I do not have the word count to tackle all my questions, but there is one question that specifically comes to mind at the center of all other questions I asked myself.

Question: What is our purpose?

So often, we tend to view our lives as a sort of broken waiting period we must get through until we get to the end, either Heaven or Hell. We are so focused on the ending of our lives while Jesus is so focused on our current lives. Our current lives are not just a period of 70-80 years of hunkering down until we go on to eternity. Our current lives allow for a glimpse into the Heaven that Jesus promises us. We can experience a form of Heaven on Earth in the ways that we relate to the Lord, the ways we commune with others, and the ways we pursue Christlikeness.

As a church, it is so easy to perceive our purpose in life as a list of Christianese tasks, such as sharing at Tate once a week from 3-4, serving in kids or youth ministry once a week, telling someone the Gospel every now and again. What if these tasks are not our purpose but instead means through which we achieve our purpose and are molded more and more into the image of our beautiful savior Jesus Christ?

What if our lives are not a list of things to do, but instead a person to become?

When we think of purpose, we need to see it through the lens of why we live our lives in the way we do. We find our answer in Romans 8:29- “For those he foreknew (which is us) he also predestined to be conformed to the image of his Son, in order that he might be the firstborn among many brothers.”

We are “to be conformed to the image of his Son…” We are to grow in our Christlikeness. We are to grow in the ways that we love the one anothers in our lives. We are to stake our lives on Christ and in turn His greatest commandments: “’Love the Lord your God with all your heart and with all your soul and with all you mind.’ This is the first and greatest commandment. And the second is like it: ‘Love your neighbor as yourself’” (Matthew 22:36-40). We are to run the race with endurance and l trust that at the end of the race is a Savior with His arms wide open ready to receive us as any good good Father would.

My question to all of you is how are you growing more like Christ?

A.W. Tozer writes, “What comes into our minds when we think about God is the most important thing about us.” Tozer reminds us that how we see God directly influences the ways we live. If you view God as a God of judgement, you in turn will become a person of judgement. If you view God as a God of anger, you in turn will become a person of anger. If you view God as a God who holds a record of wrongs, you in turn will become a person who holds a record of wrongs.
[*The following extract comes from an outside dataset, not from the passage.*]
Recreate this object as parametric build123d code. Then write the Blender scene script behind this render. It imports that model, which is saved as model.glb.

As the Singaporean contemplative Hwee Hwee Tan puts it: “you become what you contemplate.”

In my story, I was not contemplating the love of Jesus that in turn leads me into love. I was contemplating the things I had to do, the ways I was serving, the ways I wanted people to perceive me, the ways I fell short, all of the ways I was not becoming like Jesus. Ultimately, I was not becoming more like Jesus in any sense of the imagination. I could pull off the bit, make my life look pretty to those looking in, but my heart was so full of malice, spite, hurt, envy, and pain for the ways I was looking for God but could not find Him.
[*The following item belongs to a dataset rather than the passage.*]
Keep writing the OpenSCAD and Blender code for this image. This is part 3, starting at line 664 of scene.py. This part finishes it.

When I think of viewing God as a loving Father, I am reminded by Tyler Staton in his book Praying Like Monks, Living Like Fools that, “our hearts are Peter Pan-forever young, never growing up. We never outgrow the need to be reminded by the day, by the hour, sometimes even by the minute, ‘You’ll always love me no matter what, though, Dad.’ Because the second we forget that, the second it’s diluted into a trope or held in the intellect while a story of our sufficiency or control or performance lives in our bones, our lives unravel, and so does our faith.”

Your Father loves you, and Heaven on Earth is found in dwelling in the love of God day in and day out. It is found in knowing that for those in Jesus, there is no condemnation. No mistake, no flaw, nothing can ever separate you from the love of God in Jesus. You will never be more loved than you are right now by our Father, and the finality of that love was sealed for us all on the Cross in Jesus Christ.

This past week at Tribe, Kaitlin Minter shared a piece she wrote that was such a sweet exhortation to live like followers of Jesus. I had to get special permission to break the word count, but I promise it’s worth it, and nothing in our lives will bring more fulfillment than being more conformed to our savior day in and day out. As N.T. Wright wrote in his work on Paul- “love is the believer’s destiny.”

“You do not belong to darkness.

You do not belong to your past.

You do not belong to your future.

You do not belong to disappointment or failure.

You do not belong to your grades.

You do not belong to gossip or rumors.

You do not belong to social media.

You do not belong to divorce.

You do not belong to a relationship.

You do not belong to your addiction.

You do not belong to porn.

You do not belong to grief or anxiety or heartbreak or depression.

You do not belong to your enemies and you DO NOT belong to sin

You are a child of light, so live like it


Owen is a fourth year student at the University of Georgia. He is studying Elementary Education, and hopes to one day be a principal! He is a third year intern and has served predominantly in the kids and college ministries. His hobbies are anything sports related (except pickleball, sorry), reading, and hanging out with friends!